§ Data section
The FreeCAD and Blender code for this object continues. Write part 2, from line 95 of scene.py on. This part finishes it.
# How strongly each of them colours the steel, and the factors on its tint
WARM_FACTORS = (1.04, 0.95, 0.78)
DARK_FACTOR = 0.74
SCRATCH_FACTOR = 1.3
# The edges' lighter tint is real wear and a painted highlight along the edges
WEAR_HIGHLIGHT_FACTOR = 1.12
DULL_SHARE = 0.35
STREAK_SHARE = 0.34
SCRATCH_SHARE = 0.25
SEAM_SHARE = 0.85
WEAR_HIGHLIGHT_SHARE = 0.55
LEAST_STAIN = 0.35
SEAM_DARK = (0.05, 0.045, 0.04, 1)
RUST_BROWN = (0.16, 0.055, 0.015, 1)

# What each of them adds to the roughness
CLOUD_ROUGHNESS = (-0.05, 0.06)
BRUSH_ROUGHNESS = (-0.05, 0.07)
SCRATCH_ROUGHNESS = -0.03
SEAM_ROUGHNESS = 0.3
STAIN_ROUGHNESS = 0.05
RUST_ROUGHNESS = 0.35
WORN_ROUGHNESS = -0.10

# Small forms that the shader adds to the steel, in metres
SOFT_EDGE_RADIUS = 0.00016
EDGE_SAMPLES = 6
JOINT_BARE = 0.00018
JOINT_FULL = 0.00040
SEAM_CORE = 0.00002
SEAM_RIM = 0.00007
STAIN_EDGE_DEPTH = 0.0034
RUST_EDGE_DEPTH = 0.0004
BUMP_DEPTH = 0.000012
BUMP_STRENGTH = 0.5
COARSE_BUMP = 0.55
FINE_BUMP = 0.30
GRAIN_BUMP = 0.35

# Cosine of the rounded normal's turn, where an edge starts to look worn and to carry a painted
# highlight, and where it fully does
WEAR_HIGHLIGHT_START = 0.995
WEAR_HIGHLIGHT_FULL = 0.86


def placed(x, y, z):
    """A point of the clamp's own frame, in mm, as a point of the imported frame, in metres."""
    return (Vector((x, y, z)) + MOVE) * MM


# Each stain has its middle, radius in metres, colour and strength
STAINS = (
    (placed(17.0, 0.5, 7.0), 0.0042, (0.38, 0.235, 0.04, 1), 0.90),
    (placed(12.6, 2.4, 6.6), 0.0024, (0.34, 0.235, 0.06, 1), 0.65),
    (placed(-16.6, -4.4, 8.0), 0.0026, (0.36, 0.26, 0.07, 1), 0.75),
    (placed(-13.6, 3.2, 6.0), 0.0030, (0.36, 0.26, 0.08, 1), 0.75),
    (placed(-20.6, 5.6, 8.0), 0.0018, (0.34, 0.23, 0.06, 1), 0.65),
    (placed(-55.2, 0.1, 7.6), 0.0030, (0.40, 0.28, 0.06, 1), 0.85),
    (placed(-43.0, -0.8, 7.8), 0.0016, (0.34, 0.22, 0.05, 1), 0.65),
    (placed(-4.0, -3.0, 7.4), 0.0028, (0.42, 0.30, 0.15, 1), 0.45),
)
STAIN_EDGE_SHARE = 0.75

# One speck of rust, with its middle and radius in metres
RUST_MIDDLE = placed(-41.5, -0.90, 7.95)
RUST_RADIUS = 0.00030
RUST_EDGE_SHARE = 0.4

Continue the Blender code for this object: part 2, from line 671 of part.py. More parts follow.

§ Goal of the exercise
Set down the material above again, word for word.

§ The reply
The FreeCAD and Blender code for this object continues. Write part 2, from line 95 of scene.py on. This part finishes it.
# How strongly each of them colours the steel, and the factors on its tint
WARM_FACTORS = (1.04, 0.95, 0.78)
DARK_FACTOR = 0.74
SCRATCH_FACTOR = 1.3
# The edges' lighter tint is real wear and a painted highlight along the edges
WEAR_HIGHLIGHT_FACTOR = 1.12
DULL_SHARE = 0.35
STREAK_SHARE = 0.34
SCRATCH_SHARE = 0.25
SEAM_SHARE = 0.85
WEAR_HIGHLIGHT_SHARE = 0.55
LEAST_STAIN = 0.35
SEAM_DARK = (0.05, 0.045, 0.04, 1)
RUST_BROWN = (0.16, 0.055, 0.015, 1)

# What each of them adds to the roughness
CLOUD_ROUGHNESS = (-0.05, 0.06)
BRUSH_ROUGHNESS = (-0.05, 0.07)
SCRATCH_ROUGHNESS = -0.03
SEAM_ROUGHNESS = 0.3
STAIN_ROUGHNESS = 0.05
RUST_ROUGHNESS = 0.35
WORN_ROUGHNESS = -0.10

# Small forms that the shader adds to the steel, in metres
SOFT_EDGE_RADIUS = 0.00016
EDGE_SAMPLES = 6
JOINT_BARE = 0.00018
JOINT_FULL = 0.00040
SEAM_CORE = 0.00002
SEAM_RIM = 0.00007
STAIN_EDGE_DEPTH = 0.0034
RUST_EDGE_DEPTH = 0.0004
BUMP_DEPTH = 0.000012
BUMP_STRENGTH = 0.5
COARSE_BUMP = 0.55
FINE_BUMP = 0.30
GRAIN_BUMP = 0.35

# Cosine of the rounded normal's turn, where an edge starts to look worn and to carry a painted
# highlight, and where it fully does
WEAR_HIGHLIGHT_START = 0.995
WEAR_HIGHLIGHT_FULL = 0.86


def placed(x, y, z):
    """A point of the clamp's own frame, in mm, as a point of the imported frame, in metres."""
    return (Vector((x, y, z)) + MOVE) * MM


# Each stain has its middle, radius in metres, colour and strength
STAINS = (
    (placed(17.0, 0.5, 7.0), 0.0042, (0.38, 0.235, 0.04, 1), 0.90),
    (placed(12.6, 2.4, 6.6), 0.0024, (0.34, 0.235, 0.06, 1), 0.65),
    (placed(-16.6, -4.4, 8.0), 0.0026, (0.36, 0.26, 0.07, 1), 0.75),
    (placed(-13.6, 3.2, 6.0), 0.0030, (0.36, 0.26, 0.08, 1), 0.75),
    (placed(-20.6, 5.6, 8.0), 0.0018, (0.34, 0.23, 0.06, 1), 0.65),
    (placed(-55.2, 0.1, 7.6), 0.0030, (0.40, 0.28, 0.06, 1), 0.85),
    (placed(-43.0, -0.8, 7.8), 0.0016, (0.34, 0.22, 0.05, 1), 0.65),
    (placed(-4.0, -3.0, 7.4), 0.0028, (0.42, 0.30, 0.15, 1), 0.45),
)
STAIN_EDGE_SHARE = 0.75

# One speck of rust, with its middle and radius in metres
RUST_MIDDLE = placed(-41.5, -0.90, 7.95)
RUST_RADIUS = 0.00030
RUST_EDGE_SHARE = 0.4

Continue the Blender code for this object: part 2, from line 671 of part.py. More parts follow.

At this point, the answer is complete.